* **Supplied material**

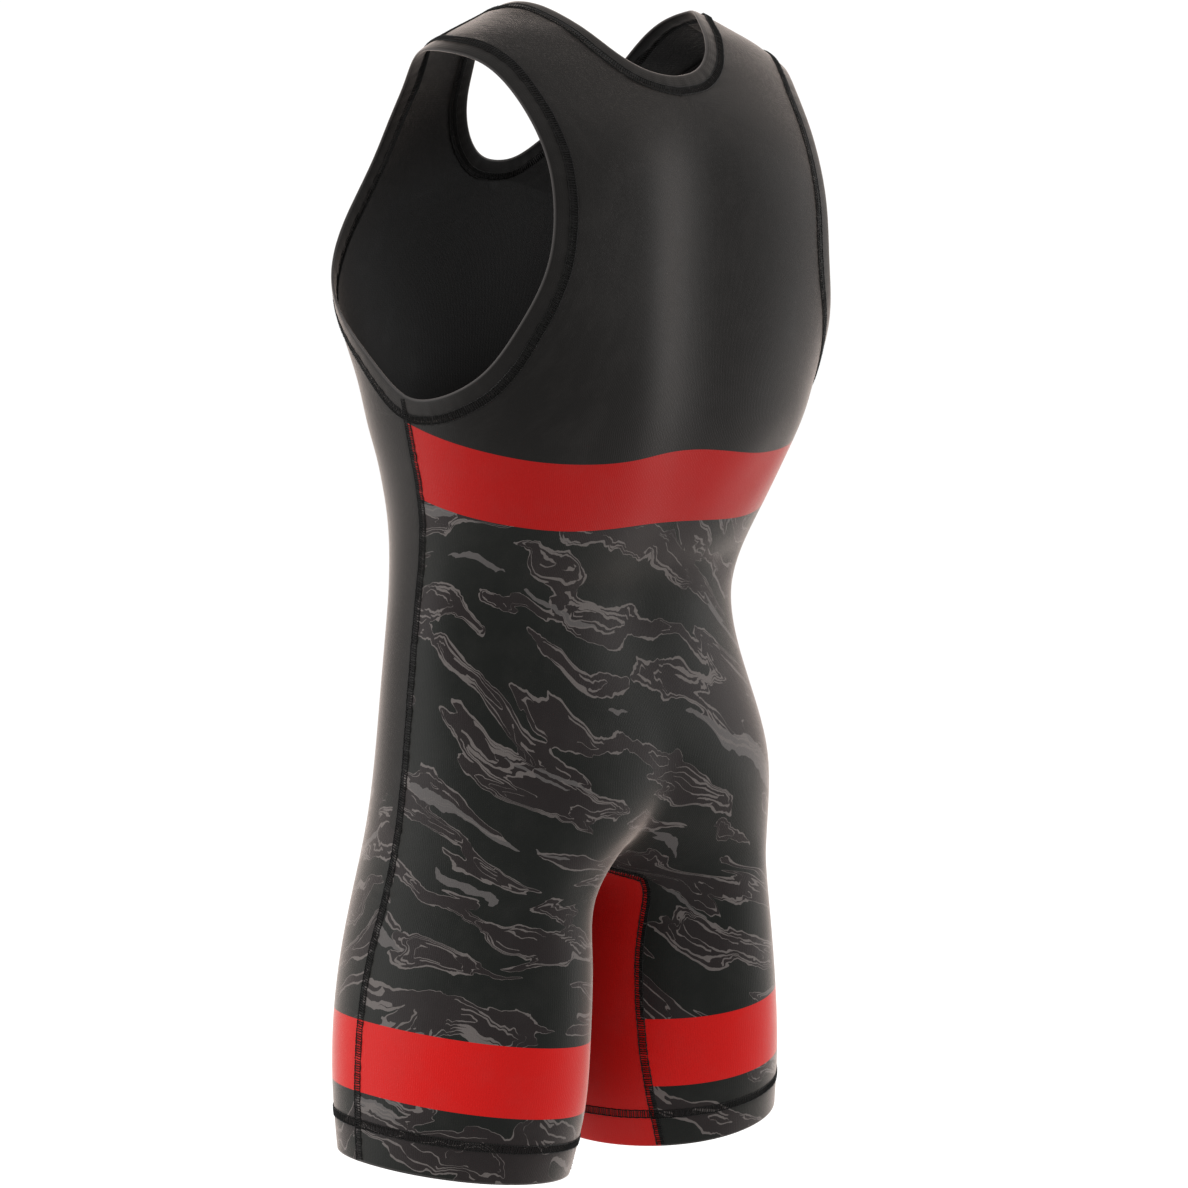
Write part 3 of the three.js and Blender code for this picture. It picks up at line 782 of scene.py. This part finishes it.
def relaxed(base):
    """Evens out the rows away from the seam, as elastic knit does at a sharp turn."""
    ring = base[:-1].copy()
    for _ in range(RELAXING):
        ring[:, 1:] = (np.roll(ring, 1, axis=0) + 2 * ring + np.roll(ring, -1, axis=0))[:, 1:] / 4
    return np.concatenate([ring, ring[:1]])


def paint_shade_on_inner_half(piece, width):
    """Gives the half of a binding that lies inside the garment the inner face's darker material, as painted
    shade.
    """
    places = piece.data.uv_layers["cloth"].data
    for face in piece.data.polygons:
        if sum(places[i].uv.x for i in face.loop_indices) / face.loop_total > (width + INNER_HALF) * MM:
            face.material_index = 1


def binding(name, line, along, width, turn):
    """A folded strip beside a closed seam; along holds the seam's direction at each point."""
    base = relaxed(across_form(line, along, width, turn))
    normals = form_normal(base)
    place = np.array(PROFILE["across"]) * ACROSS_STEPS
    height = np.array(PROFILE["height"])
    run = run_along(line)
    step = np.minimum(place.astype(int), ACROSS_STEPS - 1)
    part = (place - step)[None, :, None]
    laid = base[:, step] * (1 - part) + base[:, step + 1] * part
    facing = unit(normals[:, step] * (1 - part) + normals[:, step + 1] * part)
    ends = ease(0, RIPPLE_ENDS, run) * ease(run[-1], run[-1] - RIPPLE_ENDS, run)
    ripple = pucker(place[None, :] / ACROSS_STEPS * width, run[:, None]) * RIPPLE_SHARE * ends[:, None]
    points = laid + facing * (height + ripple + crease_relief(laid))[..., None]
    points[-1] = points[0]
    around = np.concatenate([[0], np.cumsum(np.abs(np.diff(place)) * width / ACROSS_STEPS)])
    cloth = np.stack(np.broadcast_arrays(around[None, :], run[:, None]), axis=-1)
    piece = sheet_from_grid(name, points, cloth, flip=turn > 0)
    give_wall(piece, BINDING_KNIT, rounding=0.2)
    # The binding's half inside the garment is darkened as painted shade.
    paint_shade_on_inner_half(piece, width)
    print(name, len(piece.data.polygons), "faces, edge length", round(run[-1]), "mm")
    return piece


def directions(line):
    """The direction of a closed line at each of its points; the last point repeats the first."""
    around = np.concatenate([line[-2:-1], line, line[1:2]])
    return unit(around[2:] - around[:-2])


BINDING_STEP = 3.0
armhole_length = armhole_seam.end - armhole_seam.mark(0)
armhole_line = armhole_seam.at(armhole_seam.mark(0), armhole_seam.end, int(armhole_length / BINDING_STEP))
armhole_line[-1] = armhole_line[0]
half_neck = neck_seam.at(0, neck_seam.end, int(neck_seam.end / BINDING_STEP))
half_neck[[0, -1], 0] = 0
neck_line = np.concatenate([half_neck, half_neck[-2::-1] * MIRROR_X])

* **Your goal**
Reproduce the material verbatim, line by line.

* **Response to the task**
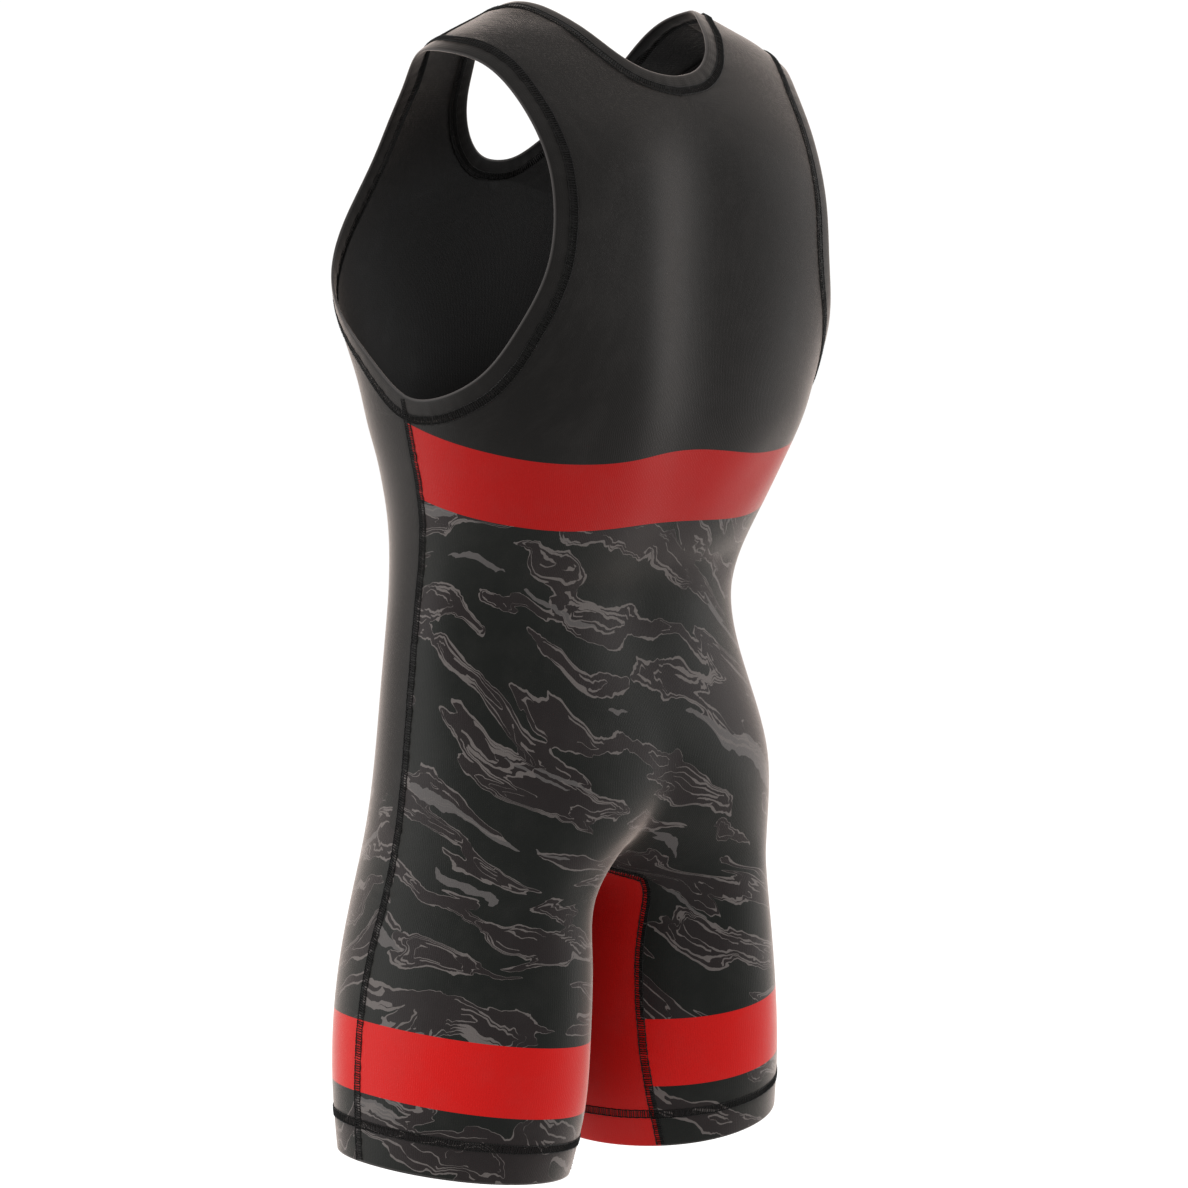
Write part 3 of the three.js and Blender code for this picture. It picks up at line 782 of scene.py. This part finishes it.
def relaxed(base):
    """Evens out the rows away from the seam, as elastic knit does at a sharp turn."""
    ring = base[:-1].copy()
    for _ in range(RELAXING):
        ring[:, 1:] = (np.roll(ring, 1, axis=0) + 2 * ring + np.roll(ring, -1, axis=0))[:, 1:] / 4
    return np.concatenate([ring, ring[:1]])


def paint_shade_on_inner_half(piece, width):
    """Gives the half of a binding that lies inside the garment the inner face's darker material, as painted
    shade.
    """
    places = piece.data.uv_layers["cloth"].data
    for face in piece.data.polygons:
        if sum(places[i].uv.x for i in face.loop_indices) / face.loop_total > (width + INNER_HALF) * MM:
            face.material_index = 1


def binding(name, line, along, width, turn):
    """A folded strip beside a closed seam; along holds the seam's direction at each point."""
    base = relaxed(across_form(line, along, width, turn))
    normals = form_normal(base)
    place = np.array(PROFILE["across"]) * ACROSS_STEPS
    height = np.array(PROFILE["height"])
    run = run_along(line)
    step = np.minimum(place.astype(int), ACROSS_STEPS - 1)
    part = (place - step)[None, :, None]
    laid = base[:, step] * (1 - part) + base[:, step + 1] * part
    facing = unit(normals[:, step] * (1 - part) + normals[:, step + 1] * part)
    ends = ease(0, RIPPLE_ENDS, run) * ease(run[-1], run[-1] - RIPPLE_ENDS, run)
    ripple = pucker(place[None, :] / ACROSS_STEPS * width, run[:, None]) * RIPPLE_SHARE * ends[:, None]
    points = laid + facing * (height + ripple + crease_relief(laid))[..., None]
    points[-1] = points[0]
    around = np.concatenate([[0], np.cumsum(np.abs(np.diff(place)) * width / ACROSS_STEPS)])
    cloth = np.stack(np.broadcast_arrays(around[None, :], run[:, None]), axis=-1)
    piece = sheet_from_grid(name, points, cloth, flip=turn > 0)
    give_wall(piece, BINDING_KNIT, rounding=0.2)
    # The binding's half inside the garment is darkened as painted shade.
    paint_shade_on_inner_half(piece, width)
    print(name, len(piece.data.polygons), "faces, edge length", round(run[-1]), "mm")
    return piece


def directions(line):
    """The direction of a closed line at each of its points; the last point repeats the first."""
    around = np.concatenate([line[-2:-1], line, line[1:2]])
    return unit(around[2:] - around[:-2])


BINDING_STEP = 3.0
armhole_length = armhole_seam.end - armhole_seam.mark(0)
armhole_line = armhole_seam.at(armhole_seam.mark(0), armhole_seam.end, int(armhole_length / BINDING_STEP))
armhole_line[-1] = armhole_line[0]
half_neck = neck_seam.at(0, neck_seam.end, int(neck_seam.end / BINDING_STEP))
half_neck[[0, -1], 0] = 0
neck_line = np.concatenate([half_neck, half_neck[-2::-1] * MIRROR_X])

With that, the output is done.